X2: X-Men United piles on the superheroes, a new bad guy and a real plot. Can you say megablockbuster?

STEVE PERSALL
Published May 1, 2003

Marvel Comics turned into movies are inevitable since Spider-Man saved Hollywood last year. But it takes more than snazzy costumes and very special effects to make them work. Get too serious and the result is a dull Daredevil. Stay faithful to familiar origins and you get a Spider-Man that feels like a preview trailer for the sequel.

The key is choosing a comic that's somewhat mysterious to the masses, as director Bryan Singer did with the first X-Men movie in 2000. Then create a new milieu of mutants with deeper problems than secret identities. X-Men offered good and evil personalities motivated by such uncommon tragedy as the Holocaust, and superpowers finding any loving physical contact deadly. We're all mutants, the movie allegorized, one way or another.

X2: X-Men United is less a sequel and more an adventure that Part 1 didn't have time to create with all its back stories. Personal crises among the superheroes and archenemies are continued, with a nice balance of what moviegoers remember about the original and Singer's brisk remediation for anyone else. More mutants with superpowers and a new villain - that even the first film's villain hates - keep things from seeming repetitive.

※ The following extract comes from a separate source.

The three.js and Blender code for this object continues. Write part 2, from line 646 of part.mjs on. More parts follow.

A bit strained at times, but not repetitive.

The movie begins with a terrific action sequence in the White House where a new mutant named Nightcrawler (Alan Cumming) invades the Oval Office to deliver a threatening message on behalf of all mutants. Nightcrawler is simply a great piece of imagination, teleporting himself from one place to another, leaving a vapor trail and piles of pummeled Secret Service agents. By presenting a seemingly unbeatable antagonist right off the bat, Singer makes us curious about how the X-Men would handle him.

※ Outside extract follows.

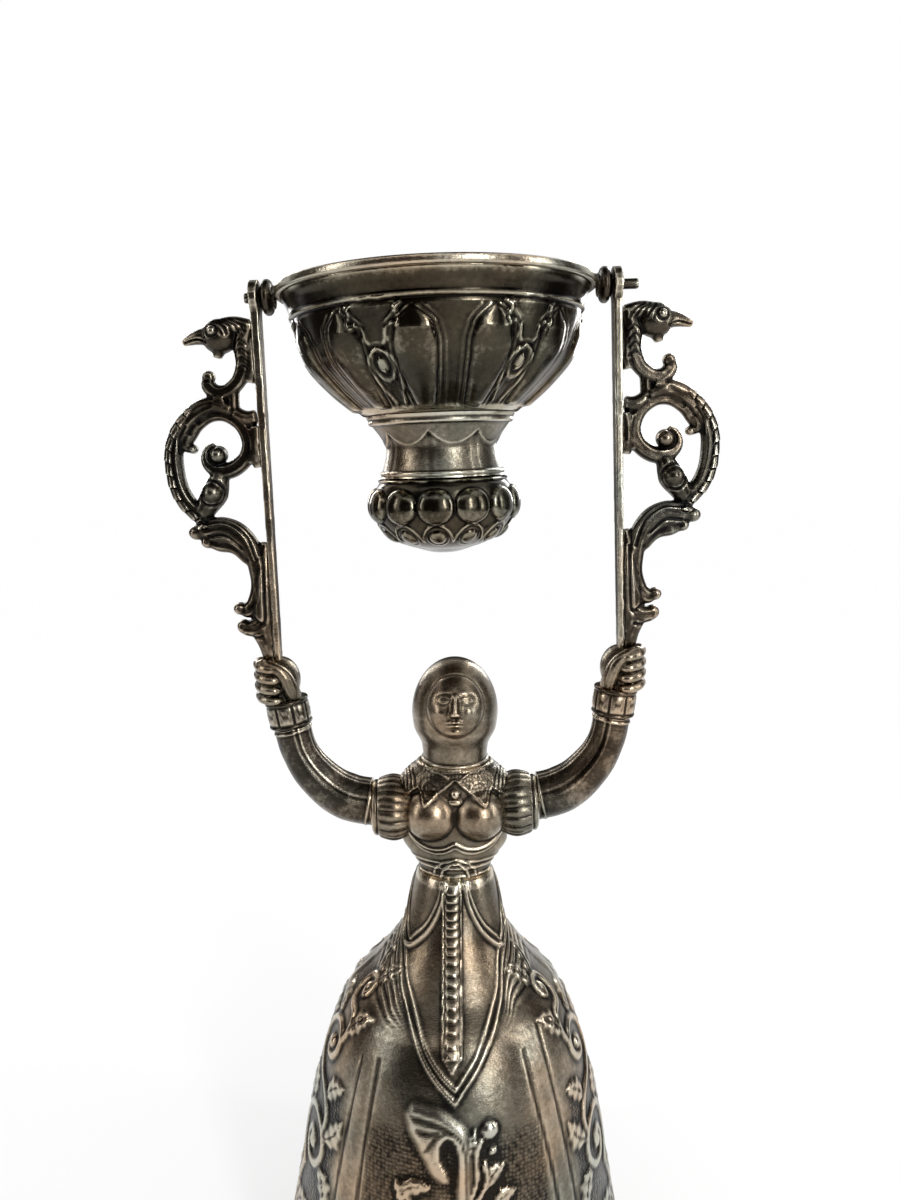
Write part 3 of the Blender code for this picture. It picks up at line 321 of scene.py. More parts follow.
def add_node(tree, kind, inputs=(), **settings):
    """Adds a node; an input gets a number, or a link where its value is another node's socket."""
    made = tree.nodes.new(kind)
    for key, value in settings.items():
        setattr(made, key, value)
    for key, value in inputs:
        if isinstance(value, bpy.types.NodeSocket):
            tree.links.new(value, made.inputs[key])
        else:
            made.inputs[key].default_value = value
    return made


def with_nodes(block):
    """A material's or world's node tree, switched on."""
    block.use_nodes = True
    return block.node_tree


def silver(name, hollow, middle, proud, roughness, cloud=0.5, grain_bump=0.17, reach=(0.12, 0.5, 0.86)):
    """A tarnished silver; the three colours belong to low, middle and high places."""
    finish = bpy.data.materials.new(name)
    tree = with_nodes(finish)
    shader = tree.nodes["Principled BSDF"]
    shader.inputs["Metallic"].default_value = 1.0

    def sums(operation, first, second, third=0.0):
        inputs = [(0, first), (1, second), (2, third)]
        return add_node(tree, "ShaderNodeMath", inputs, operation=operation).outputs[0]

    def noise(place, scale, detail, roughness=0.5):
        inputs = [("Vector", place), ("Scale", scale), ("Detail", detail), ("Roughness", roughness)]
        return add_node(tree, "ShaderNodeTexNoise", inputs).outputs["Fac"]

    place = add_node(tree, "ShaderNodeTexCoord").outputs["Object"]
    tilted = add_node(tree, "ShaderNodeMapping", [("Vector", place), ("Rotation", (0.5, 0.9, 0.3)),
                                                  ("Scale", (1.0, 9.0, 9.0))]).outputs["Vector"]
    wear = add_node(tree, "ShaderNodeAttribute", attribute_name="wear").outputs["Fac"]
    matted = add_node(tree, "ShaderNodeAttribute", attribute_name="matted").outputs["Fac"]
    clouds = noise(place, 110.0, 5.0, 0.62)
    specks = noise(place, 900.0, 4.0, 0.7)
    scratches = noise(tilted, 520.0, 3.0, 0.6)
    patches = noise(place, 38.0, 3.0)
    dents = noise(place, 300.0, 2.0)
    dots = [("Vector", place), ("Scale", 1250.0), ("Randomness", 0.45)]
    dots = add_node(tree, "ShaderNodeTexVoronoi", dots).outputs["Distance"]
    punched = sums("MULTIPLY", matted, dots)

    # How bright each place is: the wear, moved by clouds, specks and patches
    level = sums("MULTIPLY_ADD", wear, 0.8, sums("MULTIPLY", punched, -0.5))
    for pattern, amount in ((clouds, cloud), (specks, 0.42), (patches, 0.3)):
        level = sums("MULTIPLY_ADD", pattern, amount, level)
    level = sums("SUBTRACT", level, cloud / 2 + 0.26)
    ramp = add_node(tree, "ShaderNodeValToRGB", [("Fac", level)])
    stops = ramp.color_ramp.elements
    stops[0].position, stops[0].color = reach[0], (*hollow, 1)
    stops[1].position, stops[1].color = reach[2], (*proud, 1)
    stops.new(reach[1]).color = (*middle, 1)

    # Some patches are cooler and some warmer
    warmth = add_node(tree, "ShaderNodeValToRGB", [("Fac", patches)])
    stops = warmth.color_ramp.elements
    stops[0].position, stops[0].color = 0.36, (0.86, 0.96, 0.97, 1)
    stops[1].position, stops[1].color = 0.64, (1.0, 0.83, 0.68, 1)
    tint = add_node(tree, "ShaderNodeMix", [("Factor", 1.0), (6, ramp.outputs["Color"]),
                                            (7, warmth.outputs["Color"])],
                    data_type="RGBA", blend_type="MULTIPLY")
    tree.links.new(tint.outputs[2], shader.inputs["Base Color"])

    # High places are smoother, scratches and clouds rougher
    rough = sums("MULTIPLY_ADD", scratches, 0.22, roughness - 0.11)
    rough = sums("MULTIPLY_ADD", clouds, 0.16, rough)
    rough = sums("MULTIPLY_ADD", level, -0.16, rough)
    tree.links.new(rough, shader.inputs["Roughness"])

    # Scratches, dents and the dots of the punch
    marks = sums("MULTIPLY_ADD", scratches, 0.45, specks)
    marks = sums("MULTIPLY_ADD", dents, 1.3, marks)
    marks = sums("ADD", marks, sums("MULTIPLY", punched, -4.0))
    bump = add_node(tree, "ShaderNodeBump",
                    [("Strength", grain_bump), ("Distance", 0.0004), ("Height", marks)])
    tree.links.new(bump.outputs["Normal"], shader.inputs["Normal"])
    return finish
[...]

It turns out they don't need to, and the movie's shortage of Nightcrawler kicking butt later is lamentable. The mutant is really a nice German circus performer duped by Gen. William Stryker (Brian Cox), who is itching to wipe out all mutants by scaring the president into a war. Human paranoia is widespread after Magneto (Ian McKellen) attempted genocide in the first film.

But not all mutants are as destructive as Magneto. Dr. Charles Xavier, a.k.a. Professor X (Patrick Stewart) runs a secret prep school for budding superheroes, teaching them values and how to harness their paranormal gifts. Telekinetic Dr. Jean Grey (Famke Janssen), her boyfriend Scott "Cyclops" Summers (James Marsden) and Ororo "Storm" Munroe (Halle Berry) are instructors when they aren't cleaning up bad-mutant problems. The loner Logan (Hugh Jackman) a.k.a. Wolverine is still an amnesiac and ready to rumble.

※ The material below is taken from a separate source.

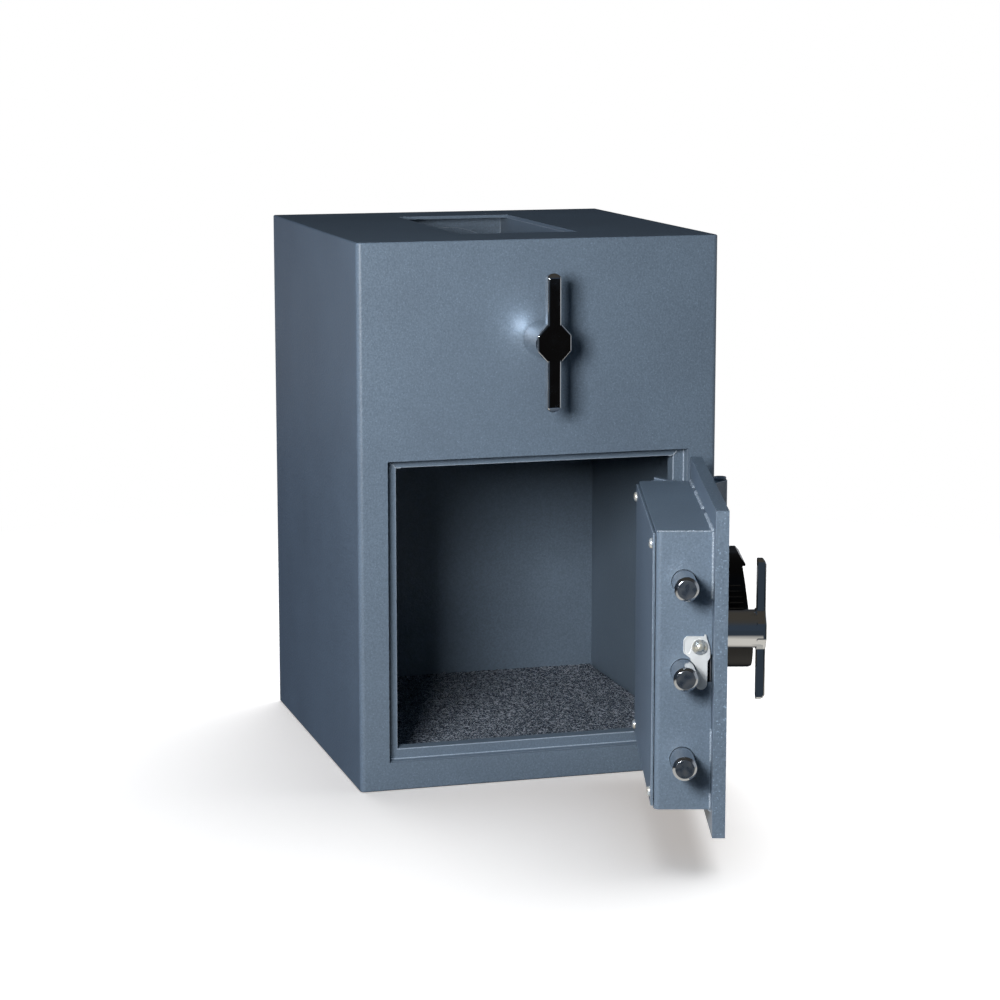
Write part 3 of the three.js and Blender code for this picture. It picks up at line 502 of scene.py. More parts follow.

Students get more screen time in X2, adding variety to the action. Bobby (Shawn Ashmore) is a sensitive type with an Iceman touch. John (Aaron Stanford) is a hothead earning his nickname, Pyro. Marie (Anna Paquin) returns with less to do, mostly fretting about the life-draining touch affecting her love life.

The plot in X2 takes some interesting turns, uniting Magneto and Professor X for worthy jousts between McKellen and Stewart's regal line deliveries. Wolverine's continuing identity crisis is deftly woven into the central crisis, and hints of what will occur in part three - bet on it after this opening weekend - are nicely underplayed.

Singer and his co-writers Michael Dougherty and Daniel P. Harris understand that movie-speak should be more detailed than what fits into comic-book dialogue balloons. (Though seeing the human devastation mentioned in the third act would ratchet the tension a notch or two.)

The special effects are much improved over the original film and its below-average budget since nobody believed in comic-book movies three years ago. Magneto's escape from a plastic prison is smart thinking and smartly done. Nightcrawler's powers are the most memorable visual tricks. A jet chase through tornadoes created by Storm and the climactic dam disaster provide new angles on old situations.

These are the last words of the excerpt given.